Sarah Kate did swim again this summer, and has improved a great deal over last year. Her 25 yard backstroke time has more or less hit a plateau, but she swam the 25 yard breaststroke for the first time and moved up to the 50 yard freestyle this season. She even dropped her 50 free time by a lot – at the intrasquad in June, she swam it in 2:11; at the year end area meet last weekend, her time was 1:46.
It’s okay not to have the champion swimmer – we have a few of those on our team, which has won the area championship eight years out of the last eleven (including the last four in a row), and everyone finishes behind them sometimes, if not always – and I’m proud of what Sarah Kate has accomplished these past three seasons.
But just once, I’d like her to beat someone other than herself.

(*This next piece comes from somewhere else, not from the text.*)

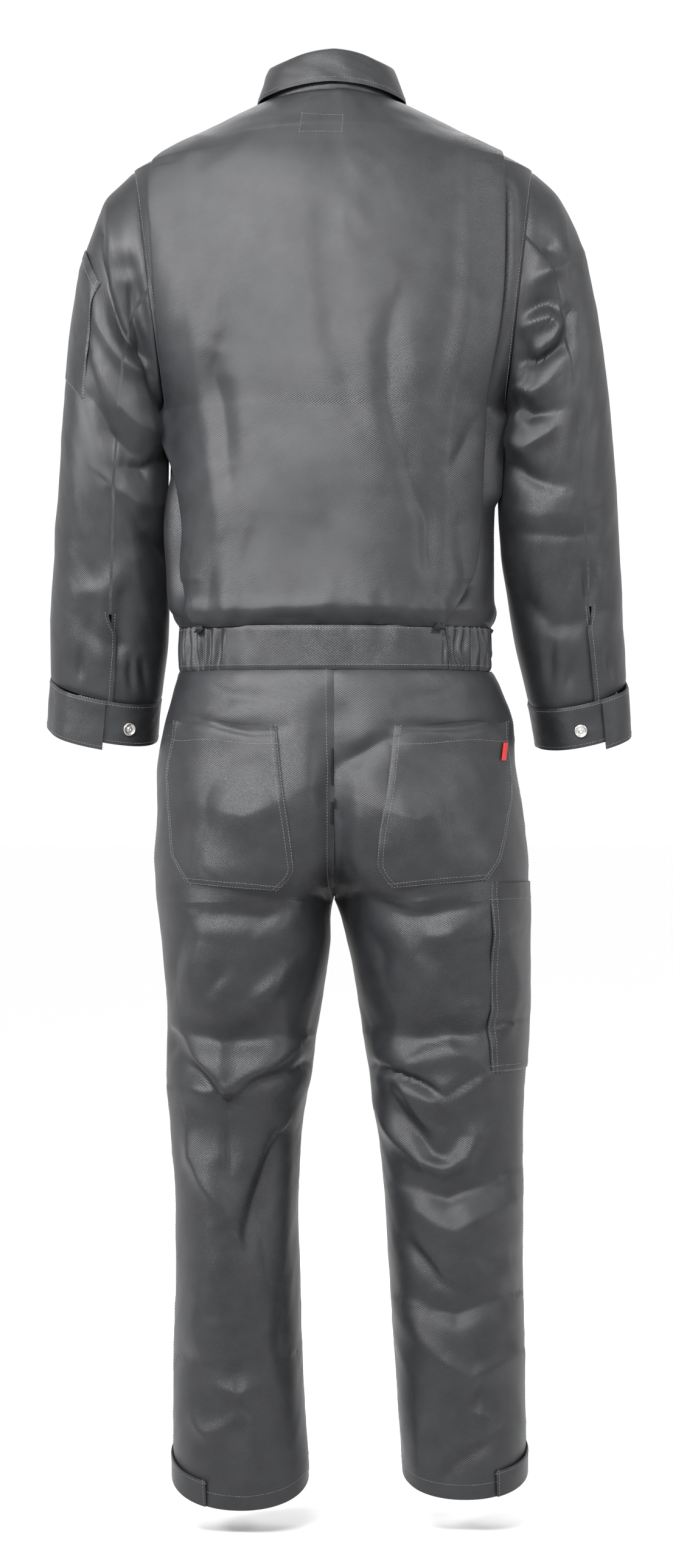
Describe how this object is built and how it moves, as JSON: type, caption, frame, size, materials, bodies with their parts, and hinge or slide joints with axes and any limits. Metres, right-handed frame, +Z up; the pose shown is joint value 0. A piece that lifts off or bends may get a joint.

Each time she lines up to swim, I’m nearby, ready with my camera and my high school cheerleading voice, resurrected for the express purpose of cheering her on. Cheering parents are the norm, of course, but because of Sarah Kate’s lack of speed, I’m always the last one yelling, and I often hear the echo of my impotent voice long after the next-to-slowest swimmer is finished.
And I hate it.
I hate that I am consumed at each meet with her doing just a little bit better, even though I know she’ll finish last no matter what. I hate the sound of my voice – loud, obnoxious, and eerily similar to uber-competitive sports parents that I despise. I hate that when I hear myself yelling, I’m wondering at the same time if the opposing team’s parents think I’m crazy – pushing my obviously slow swimmer who’ll never achieve what it appears to them I want.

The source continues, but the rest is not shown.